Instagram, Pinterest, Facebook are an active part of the consumers lifestyle. Cameras are everywhere and documenting everything. Each guest is now their own food photographer and blogger. This can result in great publicity if each plate is perfect but if a guest feels their food is taking to long or lacking their favorite flavor you can guarantee it will be on twitter.

This photo movement has created higher standards for simpler more consistent plate presentations as well as trendy casual fast fine dining atmospheres. It has allowed consumers to be readily educated on unique ingredients but, it has also take control over brand identity away from the restaurant. Photographs of half eaten plates, or off shadowing  set ups with empty water glasses plague the internet often misbranding the image a restaurant has worked to create.

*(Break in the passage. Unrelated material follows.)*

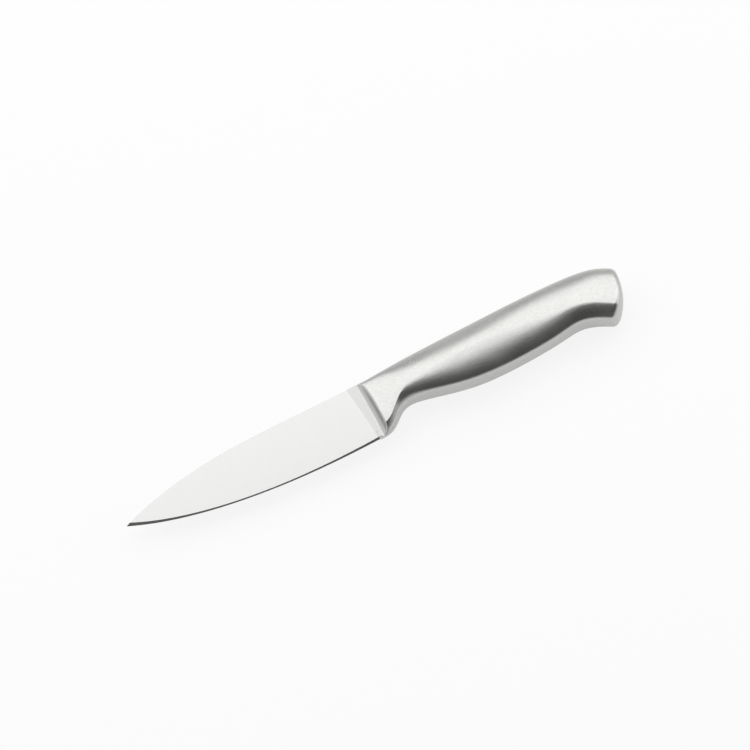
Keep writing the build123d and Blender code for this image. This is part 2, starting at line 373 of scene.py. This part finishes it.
def handle_rows(skin, start, row_count, radius):
    """One skin of the grip as a grid of rows from a start to the middle of the dome: even steps to the rim,
    the rim's rounding, and rows that close in on the dome's middle."""
    inset = skin["inset"]

    def past_dome(p):
        return np.hypot(p[:, 0] - butt_centre[0], p[:, 1] - butt_centre[1]) > dome_reach(p[:, 2], inset)

    x_rim = meeting_place(*butt_search, past_dome, skin)
    rim, before = skin_point(x_rim, skin), skin_point(x_rim - radius, skin)
    toward = dome_middle - rim[:, 1:]
    length = np.linalg.norm(toward, axis=1)[:, None]
    after = on_dome(rim[:, 1:] + toward / length * np.minimum(radius, length / 2), inset)
    x = start + (x_rim - radius - start) * np.linspace(0, 1, row_count)[:-1, None]
    inward = after[:, 1:] + (dome_middle - after[:, 1:]) * np.linspace(0, 1, dome_steps)[1:, None, None]
    return np.concatenate([skin_point(x, skin), conic(before, rim, after, rim_steps), on_dome(inward, inset)])


print("each skin ends in", rim_steps, "rows round the rim and", dome_steps - 1, "on the dome")

# %% [markdown]
# ## The half shells
#
# The real handle is two pressed halves welded along the middle plane, with the weld ground flush. Each half
# is two skins of the same grid, the outside and the inside of the sheet, joined by a rim round their
# borders. Solidify could make the wall, but it would bend the outer shading at the borders, and there the
# joint has to stay unseen, because the real one is ground away.

# %% The half shells
bolster_length, ring_width, butt_seam_reach = 12.0, 0.7, 7.0
front = bolster_length + ring_width
body_rows = 260
inner_butt_round = 0.3
outside = handle_rows(outer, front, body_rows, butt_round)
inside = handle_rows(inner, front, body_rows, inner_butt_round)


def walled(outside, inside):
    """Points and faces of a wall between two grids of one size: both skins, and a strip of faces that joins
    their borders all the way round."""
    rows, columns = outside.shape[:2]
    count = rows * columns
    number = np.arange(count).reshape(rows, columns)
    border = np.concatenate([number[0], number[1:, -1], number[-1, -2::-1], number[-2:0:-1, 0]])
    beside = np.roll(border, -1)
    skin = grid_faces(rows, columns)
    rim = np.stack([border, border + count, beside + count, beside], -1)
    return np.concatenate([outside.reshape(-1, 3), inside.reshape(-1, 3)]), [skin, skin[:, ::-1] + count, rim]


points, faces = walled(outside, inside)
shell_left = make_piece("handle_shell_left", points, faces)
shell_right = make_piece("handle_shell_right", points * [1, 1, -1], faces)

# %% [markdown]
# ## The seam welds
#
# Between the halves lies the weld, seen only as part of the same skin. It is a ribbon that follows the
# crown, the round of the butt and the underside in the middle plane, in three runs.

# %% The seam welds as ribbons
weld_columns = 5


def weld_run(name, path, side=1):
    """A ribbon from one half shell to the other along a path (x, y): its outer face lies on the path, its
    inner face is the path moved one wall inwards along its normal, and both ends are closed."""
    slope = np.gradient(path, axis=0)
    inward = side * np.stack([slope[:, 1], -slope[:, 0]], -1) / np.linalg.norm(slope, axis=1)[:, None]
    across = np.linspace(-seam_width / 2, seam_width / 2, weld_columns)
    outer_and_inner = [np.repeat(line[:, None], weld_columns, 1) for line in (path, path + inward * wall)]
    loop_xy = np.concatenate(outer_and_inner, 1)
    loop_z = np.broadcast_to(np.concatenate([across, across[::-1]]), loop_xy.shape[:2])[..., None]
    rows, around = loop_xy.shape[:2]
    ends = np.array([np.arange(around), (rows - 1) * around + np.arange(around)])
    points = np.concatenate([loop_xy, loop_z], -1)
    return make_piece(name, points, [grid_faces(rows, around, closed=True), ends])


rear = handle_length - butt_seam_reach
crown_path, underside_path = outside[:, -1, :2], outside[:, 0, :2]
crown_cut = int(np.searchsorted(crown_path[:body_rows, 0], rear))
under_cut = int(np.searchsorted(underside_path[:body_rows, 0], rear))
butt_path = np.concatenate([crown_path[crown_cut - 1:-1], underside_path[under_cut - 1:][::-1]])
welds = [
    weld_run("spine_seam_weld", crown_path[:crown_cut]),
    weld_run("belly_seam_weld", underside_path[:under_cut], side=-1),
    weld_run("butt_seam_weld", butt_path),
]

# %% [markdown]
# ## The ring weld
#
# Where the bolster meets the two shells, a weld runs all the way round, ground flush like the others. It is
# cut from the same two skins, so it can't stand proud: level rows of the outside and of the inside are
# joined into loops round the handle, and the first row comes again at the end to close the ring.

# %% The ring weld between the bolster and the shells
ring_steps = 4
middle_outer, middle_inner = skin_table(start_z=0.0), skin_table(inset=wall, start_z=0.0)


def all_round(half_rows):
    """Rows of a near half made into closed loops: the same line again, backwards and mirrored, follows it."""
    return np.concatenate([half_rows, half_rows[:, ::-1] * [1, 1, -1]], axis=1)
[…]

Many feel that constant photography takes away from the eating experience; so much so that it has been advised and banned from certain establishments in LA or NYC. Coined to be large food towns it is an ongoing debate of food photography vs food instagraming. In turn some of the restaurants have begun to provide show plates available for photos in the waiting area, but most establishments have just created their own accounts on the popular sites so that they can link their pictures with proper flavor profile notes, welcoming their guests to cross link or repost their pictures instead of taking their own.

The complex relation between consumer photographer and establishment is not going away, the hope is that by improving standards of and establishment they can work to influence and educate the  consumer into posting a positive picture and caption.